The WGBH executives were wrong: nobody was intimidated by The French Chef, though there were certainly viewers who were quite content to stay right there in the living room and let Julia do the cooking. Even her friends, most of whom were very good cooks themselves, drew the line occasionally. “Quenelle show was absolutely marvelous,” one of them wrote to her after seeing the program. In it Julia ground fillets of fish, mixed the fish with a cream puff batter, beat in dollop after dollop of cream until the mixture was holding as much cream as it possibly could without becoming too loose to handle, then shaped the mixture into cylinders and poached them—a fairly intense series of procedures, with pitfalls lying in wait around every corner. “Very very interesting watching the process and all quite clear,” Julia’s friend complimented her. “Would never make them in the living world.” Neither would most of the other fans in the audience, but that didn’t stop them from heading for the television when it was time for Julia every week. Quenelles weren’t necessarily the point. “We love to watch you cook—myself especially—with your mouth-watering recipes—positively ‘Smell’ them cooking! Delicious—I’ll bet!” wrote a viewer. “You sure make them sound that way as well as look—and best of all you are not afraid to taste as you cook—to me that’s cooking!”
The food was front and center, the food was glorious; but to this letter writer and to Julia herself, The French Chef was about life in the kitchen. Julia didn’t see any difference between French food and American food that couldn’t be bridged with cooking lessons, though her idea of what belonged in a cookery class went considerably deeper than recipes and techniques. At the heart of every one of her television programs was a lesson—sometimes spoken outright and sometimes simply clear from the way she worked—about how to approach any task in the kitchen. It didn’t matter whether you were planning to boil an egg or to spend the next two days making a galantine of turkey, the lesson was the same, and it was a moral template for American cooks. Use all your senses, all the time, Julia instructed.
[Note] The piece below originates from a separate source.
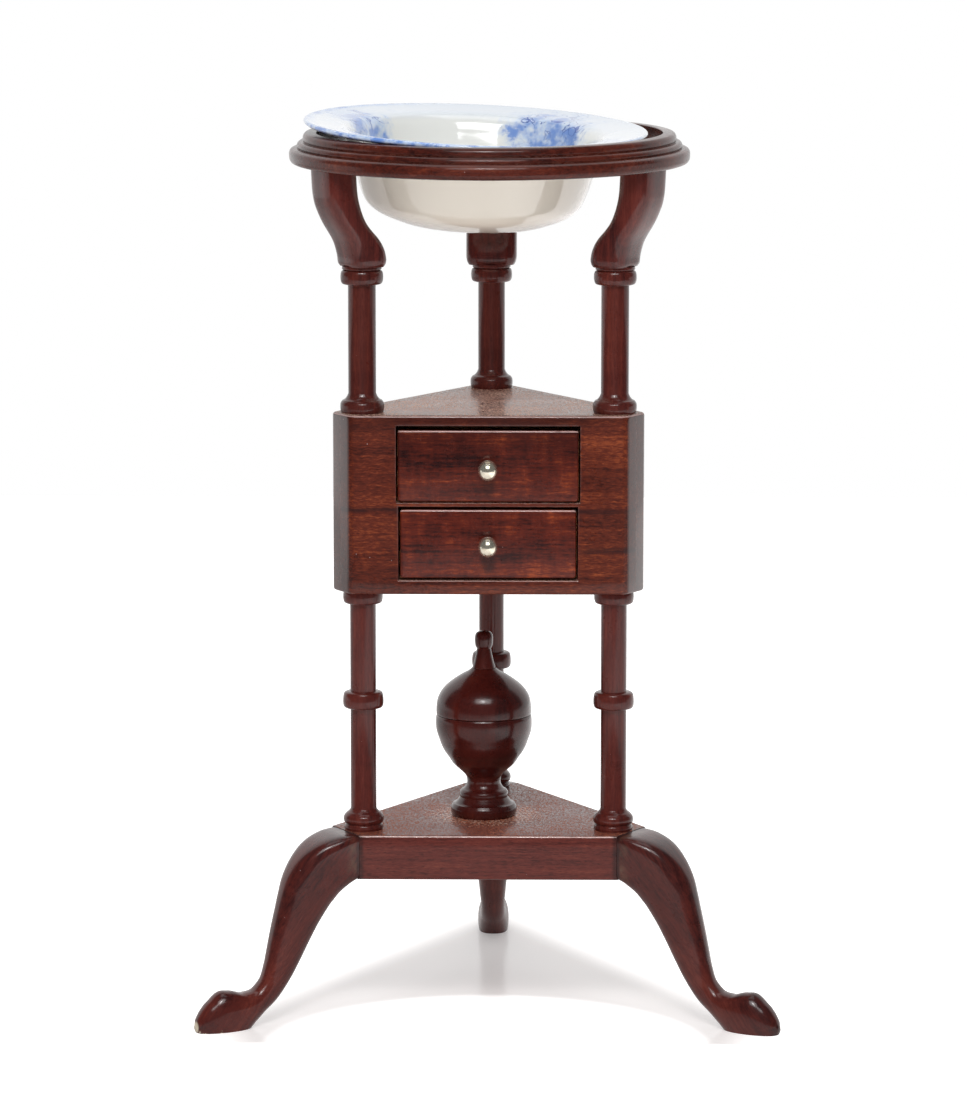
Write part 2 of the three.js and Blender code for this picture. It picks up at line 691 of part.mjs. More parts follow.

Take pains with the work; do it carefully. Relish the details. Enjoy your hunger. And remember why you’re there.
Julia’s own kitchen in Cambridge, Massachusetts, where she lived for more than forty years and taped three television series, officially became a national treasure in 2001. Julia turned eighty-nine that year, and as she was clearing out the house in preparation for a long-planned move to a Santa Barbara, California, retirement complex, the Smithsonian Institution put in a request for her kitchen. Julia agreed; and a team of curators and conservators quickly descended on the house to inventory everything in the kitchen, including the knives and pot holders, the dime-store vegetable peelers, and the warnings she stuck to the wall about using the garbage disposal (BEWARE ONION SKINS). Then they disassembled and transported the entire room to the National Museum of American History in Washington, D.C., where they put it back together. Apart from a new etched-acrylic window standing in for the Peg-Board where she hung copper pots and pans—the Peg-Board and copper had been promised earlier to COPIA, the American Center for Wine, Food & the Arts, in Napa, California—the kitchen was erected in the museum exactly as it had been in Cambridge. The Garland stove, the twenty-four refrigerator magnets, the plastic venetian blinds, the big wooden table, the copper stockpot full of rolling pins, her phone and her Bulfinch’s Mythology and her guide to Massachusetts state government—it was all in place. Julia’s kitchen had moved from her home to our history.
Her talent was cooking and her medium was food, but all the signals radiating from Julia as she sliced potatoes or carefully unmolded a dessert had to do with character. All of her fans understood this. They responded to her generous nature and abundant skills, maybe even tried to make their own puff pastry, because they knew they could believe in her. She wasn’t selling them anything; on the contrary, she was giving them everything. “Be sure to taste it at this point, because it’s perfectly delicious,” she advised in the course of making riz à l’impératrice. “It’s an experience of pure vanilla and sugar and tender rice”—here she raised the spoon to her lips, closed her eyes, fixed her attention for a moment wholly on flavor, and then lifted her gaze—“that you shouldn’t miss, because that’s one of the nice things about being the cook.” She always tasted, not just to get the flavors right, but for the incomparable pleasure of the encounter.